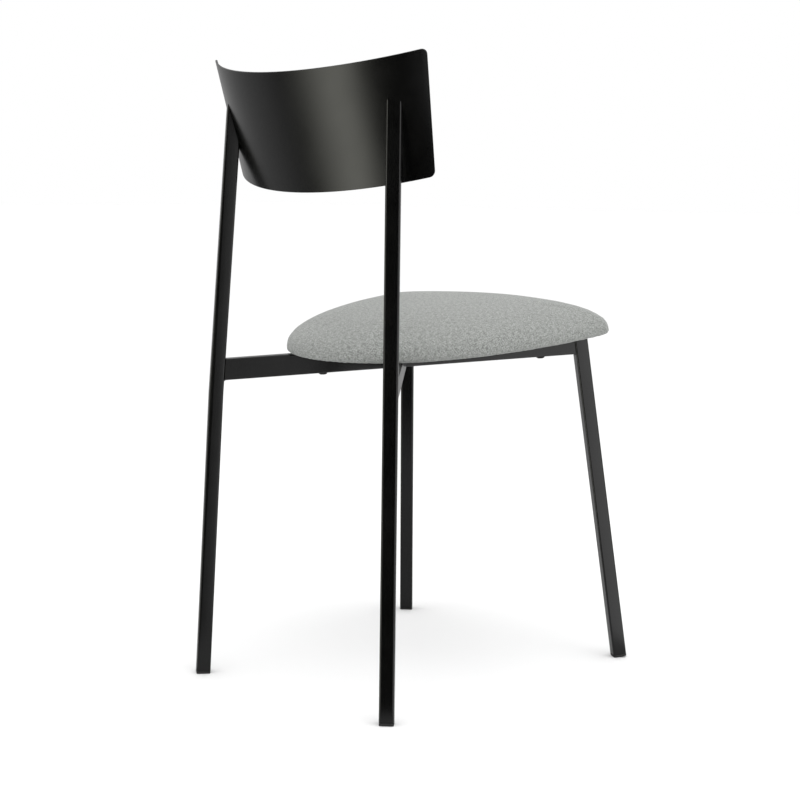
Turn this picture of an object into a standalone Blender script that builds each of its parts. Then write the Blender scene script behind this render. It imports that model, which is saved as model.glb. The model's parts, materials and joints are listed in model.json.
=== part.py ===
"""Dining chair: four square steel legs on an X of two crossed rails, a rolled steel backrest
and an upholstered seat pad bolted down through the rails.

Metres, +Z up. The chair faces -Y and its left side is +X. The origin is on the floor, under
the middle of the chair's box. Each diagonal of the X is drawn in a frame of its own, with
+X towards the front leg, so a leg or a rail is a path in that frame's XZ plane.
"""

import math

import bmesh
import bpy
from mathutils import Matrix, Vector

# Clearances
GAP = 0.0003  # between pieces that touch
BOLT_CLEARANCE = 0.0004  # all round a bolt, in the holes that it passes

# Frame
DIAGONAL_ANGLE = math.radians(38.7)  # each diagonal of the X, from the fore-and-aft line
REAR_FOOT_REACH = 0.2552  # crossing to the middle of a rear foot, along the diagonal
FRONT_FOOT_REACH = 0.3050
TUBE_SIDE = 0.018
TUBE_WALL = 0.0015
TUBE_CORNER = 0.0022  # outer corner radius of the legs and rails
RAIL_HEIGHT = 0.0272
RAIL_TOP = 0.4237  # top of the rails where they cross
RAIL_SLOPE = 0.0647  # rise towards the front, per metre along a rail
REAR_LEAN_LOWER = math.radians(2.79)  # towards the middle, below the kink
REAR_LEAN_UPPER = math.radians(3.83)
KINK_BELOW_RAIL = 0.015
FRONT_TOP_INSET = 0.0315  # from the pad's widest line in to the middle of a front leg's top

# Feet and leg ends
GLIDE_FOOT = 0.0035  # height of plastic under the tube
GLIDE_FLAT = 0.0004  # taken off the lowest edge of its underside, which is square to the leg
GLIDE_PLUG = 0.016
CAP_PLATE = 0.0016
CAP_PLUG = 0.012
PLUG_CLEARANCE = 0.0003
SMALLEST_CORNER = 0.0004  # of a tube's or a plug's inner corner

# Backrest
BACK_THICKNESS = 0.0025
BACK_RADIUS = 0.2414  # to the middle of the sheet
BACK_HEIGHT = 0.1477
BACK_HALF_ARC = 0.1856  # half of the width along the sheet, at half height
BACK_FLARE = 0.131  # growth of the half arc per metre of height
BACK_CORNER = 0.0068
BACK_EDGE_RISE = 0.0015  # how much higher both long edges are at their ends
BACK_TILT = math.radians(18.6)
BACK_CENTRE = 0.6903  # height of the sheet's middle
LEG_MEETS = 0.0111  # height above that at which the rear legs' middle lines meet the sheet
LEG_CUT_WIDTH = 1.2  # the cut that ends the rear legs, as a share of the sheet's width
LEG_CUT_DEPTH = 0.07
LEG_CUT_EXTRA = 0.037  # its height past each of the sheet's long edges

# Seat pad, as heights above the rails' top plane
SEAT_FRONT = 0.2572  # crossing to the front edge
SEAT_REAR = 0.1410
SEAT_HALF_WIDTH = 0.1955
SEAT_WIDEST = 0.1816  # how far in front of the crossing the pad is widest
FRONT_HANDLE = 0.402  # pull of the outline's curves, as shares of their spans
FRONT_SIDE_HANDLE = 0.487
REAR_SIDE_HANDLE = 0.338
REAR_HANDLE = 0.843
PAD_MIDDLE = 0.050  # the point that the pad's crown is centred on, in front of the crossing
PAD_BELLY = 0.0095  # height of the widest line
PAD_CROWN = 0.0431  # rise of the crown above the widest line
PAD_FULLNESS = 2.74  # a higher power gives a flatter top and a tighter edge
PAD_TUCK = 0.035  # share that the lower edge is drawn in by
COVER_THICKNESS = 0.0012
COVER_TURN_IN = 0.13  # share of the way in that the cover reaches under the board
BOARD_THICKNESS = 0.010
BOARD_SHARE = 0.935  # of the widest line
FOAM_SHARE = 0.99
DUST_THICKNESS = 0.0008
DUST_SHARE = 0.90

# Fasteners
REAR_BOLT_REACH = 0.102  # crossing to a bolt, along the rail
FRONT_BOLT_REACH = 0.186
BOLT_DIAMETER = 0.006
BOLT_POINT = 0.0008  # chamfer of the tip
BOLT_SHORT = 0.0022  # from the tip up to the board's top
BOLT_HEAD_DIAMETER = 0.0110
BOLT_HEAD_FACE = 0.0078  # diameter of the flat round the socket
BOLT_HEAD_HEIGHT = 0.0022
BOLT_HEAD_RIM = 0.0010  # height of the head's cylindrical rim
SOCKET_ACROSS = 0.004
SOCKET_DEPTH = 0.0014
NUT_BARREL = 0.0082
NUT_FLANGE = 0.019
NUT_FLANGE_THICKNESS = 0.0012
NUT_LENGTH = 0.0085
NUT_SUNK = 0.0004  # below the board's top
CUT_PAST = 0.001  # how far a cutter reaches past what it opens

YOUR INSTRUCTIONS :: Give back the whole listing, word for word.

OUTPUT BELOW ::
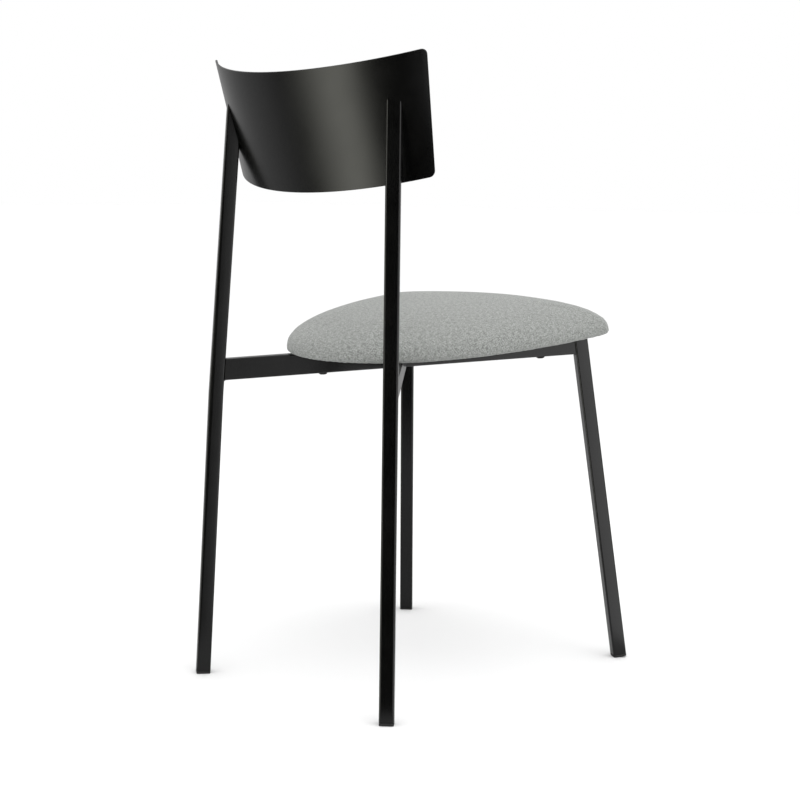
Turn this picture of an object into a standalone Blender script that builds each of its parts. Then write the Blender scene script behind this render. It imports that model, which is saved as model.glb. The model's parts, materials and joints are listed in model.json.
=== part.py ===
"""Dining chair: four square steel legs on an X of two crossed rails, a rolled steel backrest
and an upholstered seat pad bolted down through the rails.

Metres, +Z up. The chair faces -Y and its left side is +X. The origin is on the floor, under
the middle of the chair's box. Each diagonal of the X is drawn in a frame of its own, with
+X towards the front leg, so a leg or a rail is a path in that frame's XZ plane.
"""

import math

import bmesh
import bpy
from mathutils import Matrix, Vector

# Clearances
GAP = 0.0003  # between pieces that touch
BOLT_CLEARANCE = 0.0004  # all round a bolt, in the holes that it passes

# Frame
DIAGONAL_ANGLE = math.radians(38.7)  # each diagonal of the X, from the fore-and-aft line
REAR_FOOT_REACH = 0.2552  # crossing to the middle of a rear foot, along the diagonal
FRONT_FOOT_REACH = 0.3050
TUBE_SIDE = 0.018
TUBE_WALL = 0.0015
TUBE_CORNER = 0.0022  # outer corner radius of the legs and rails
RAIL_HEIGHT = 0.0272
RAIL_TOP = 0.4237  # top of the rails where they cross
RAIL_SLOPE = 0.0647  # rise towards the front, per metre along a rail
REAR_LEAN_LOWER = math.radians(2.79)  # towards the middle, below the kink
REAR_LEAN_UPPER = math.radians(3.83)
KINK_BELOW_RAIL = 0.015
FRONT_TOP_INSET = 0.0315  # from the pad's widest line in to the middle of a front leg's top

# Feet and leg ends
GLIDE_FOOT = 0.0035  # height of plastic under the tube
GLIDE_FLAT = 0.0004  # taken off the lowest edge of its underside, which is square to the leg
GLIDE_PLUG = 0.016
CAP_PLATE = 0.0016
CAP_PLUG = 0.012
PLUG_CLEARANCE = 0.0003
SMALLEST_CORNER = 0.0004  # of a tube's or a plug's inner corner

# Backrest
BACK_THICKNESS = 0.0025
BACK_RADIUS = 0.2414  # to the middle of the sheet
BACK_HEIGHT = 0.1477
BACK_HALF_ARC = 0.1856  # half of the width along the sheet, at half height
BACK_FLARE = 0.131  # growth of the half arc per metre of height
BACK_CORNER = 0.0068
BACK_EDGE_RISE = 0.0015  # how much higher both long edges are at their ends
BACK_TILT = math.radians(18.6)
BACK_CENTRE = 0.6903  # height of the sheet's middle
LEG_MEETS = 0.0111  # height above that at which the rear legs' middle lines meet the sheet
LEG_CUT_WIDTH = 1.2  # the cut that ends the rear legs, as a share of the sheet's width
LEG_CUT_DEPTH = 0.07
LEG_CUT_EXTRA = 0.037  # its height past each of the sheet's long edges

# Seat pad, as heights above the rails' top plane
SEAT_FRONT = 0.2572  # crossing to the front edge
SEAT_REAR = 0.1410
SEAT_HALF_WIDTH = 0.1955
SEAT_WIDEST = 0.1816  # how far in front of the crossing the pad is widest
FRONT_HANDLE = 0.402  # pull of the outline's curves, as shares of their spans
FRONT_SIDE_HANDLE = 0.487
REAR_SIDE_HANDLE = 0.338
REAR_HANDLE = 0.843
PAD_MIDDLE = 0.050  # the point that the pad's crown is centred on, in front of the crossing
PAD_BELLY = 0.0095  # height of the widest line
PAD_CROWN = 0.0431  # rise of the crown above the widest line
PAD_FULLNESS = 2.74  # a higher power gives a flatter top and a tighter edge
PAD_TUCK = 0.035  # share that the lower edge is drawn in by
COVER_THICKNESS = 0.0012
COVER_TURN_IN = 0.13  # share of the way in that the cover reaches under the board
BOARD_THICKNESS = 0.010
BOARD_SHARE = 0.935  # of the widest line
FOAM_SHARE = 0.99
DUST_THICKNESS = 0.0008
DUST_SHARE = 0.90

# Fasteners
REAR_BOLT_REACH = 0.102  # crossing to a bolt, along the rail
FRONT_BOLT_REACH = 0.186
BOLT_DIAMETER = 0.006
BOLT_POINT = 0.0008  # chamfer of the tip
BOLT_SHORT = 0.0022  # from the tip up to the board's top
BOLT_HEAD_DIAMETER = 0.0110
BOLT_HEAD_FACE = 0.0078  # diameter of the flat round the socket
BOLT_HEAD_HEIGHT = 0.0022
BOLT_HEAD_RIM = 0.0010  # height of the head's cylindrical rim
SOCKET_ACROSS = 0.004
SOCKET_DEPTH = 0.0014
NUT_BARREL = 0.0082
NUT_FLANGE = 0.019
NUT_FLANGE_THICKNESS = 0.0012
NUT_LENGTH = 0.0085
NUT_SUNK = 0.0004  # below the board's top
CUT_PAST = 0.001  # how far a cutter reaches past what it opens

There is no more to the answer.